Luisa Isabel Álvarez de Toledo, the 21st Duchess of Medina Sidonia who was known as the “Red Duchess” for her opposition to the Franco regime, not only wed her secretary of 20 years, Liliana Dahlmann, but left her in charge of the foundation she had set up to ensure that the family’s historical private archive be maintained intact.

As her lover’s widow and president of the Casa Medina Sidonia Foundation, Ms Dahlmann is now fending off a court challenge against the will by the duchess’s three children.

Liliana Dahlmann attends the Duchess of Medina Sidonia’s funeral

The children, led by the eldest, Leoncio González de Gregorio, 50, say that their mother did not have the right to sign away their legitimate inheritance of the family palace and archive as Spanish law guarantees a portion of at least a third of a deceased parent’s property for their children.

Mr González de Gregorio, now the Duke of Medina Sidonia, is asking for a third of the legacy for himself, with another third to be divided between the siblings. The duchess set up the foundation in 1990 after a financial dispute with her children, and, according to Ms Dahlmann, believed that having signed away her possessions during her lifetime, these could not be claimed by her children once she had died.

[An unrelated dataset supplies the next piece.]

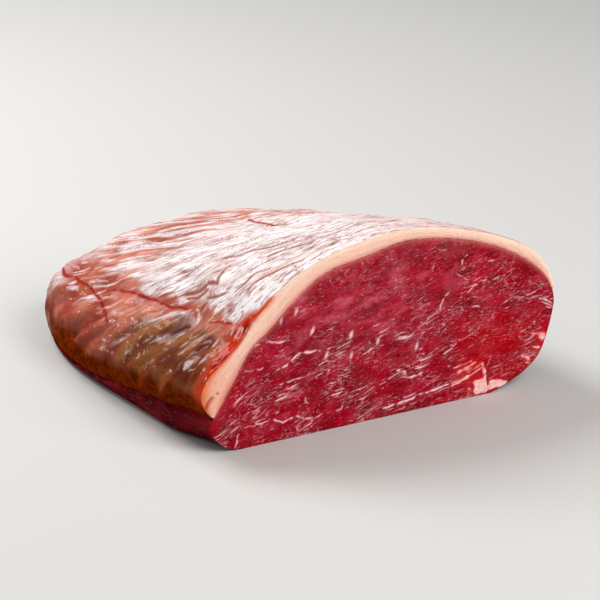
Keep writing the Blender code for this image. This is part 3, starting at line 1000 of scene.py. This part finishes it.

Leoncio González de Gregorio arrives at the trial earlier this month

“Isabel wanted to protect the heritage so that her children would not sell it,” Ms Dahlmann told the judge in Sanlúcar de Barrameda in Cádiz province.

The duchess’s family can be traced back to Alonso Pérez de Guzmán el Bueno, the seventh Duke of Medina Sidonia, who led the Spanish Armada.

The family was divided after her children won a legal battle to stop her giving away portions of the estate at Sanlúcar, in Andalucia, in the Nineties.

The archive’s six million documents include a manuscript of the 13th-century Chronicles of Lucas de Túy and a record of the liberal parliament established in Cádiz in the early 19th century at the time of the Peninsular War.

A valuation ordered by the duchess placed a price tag of £44 million on the legacy, although experts from the foundation say it is impossible to value.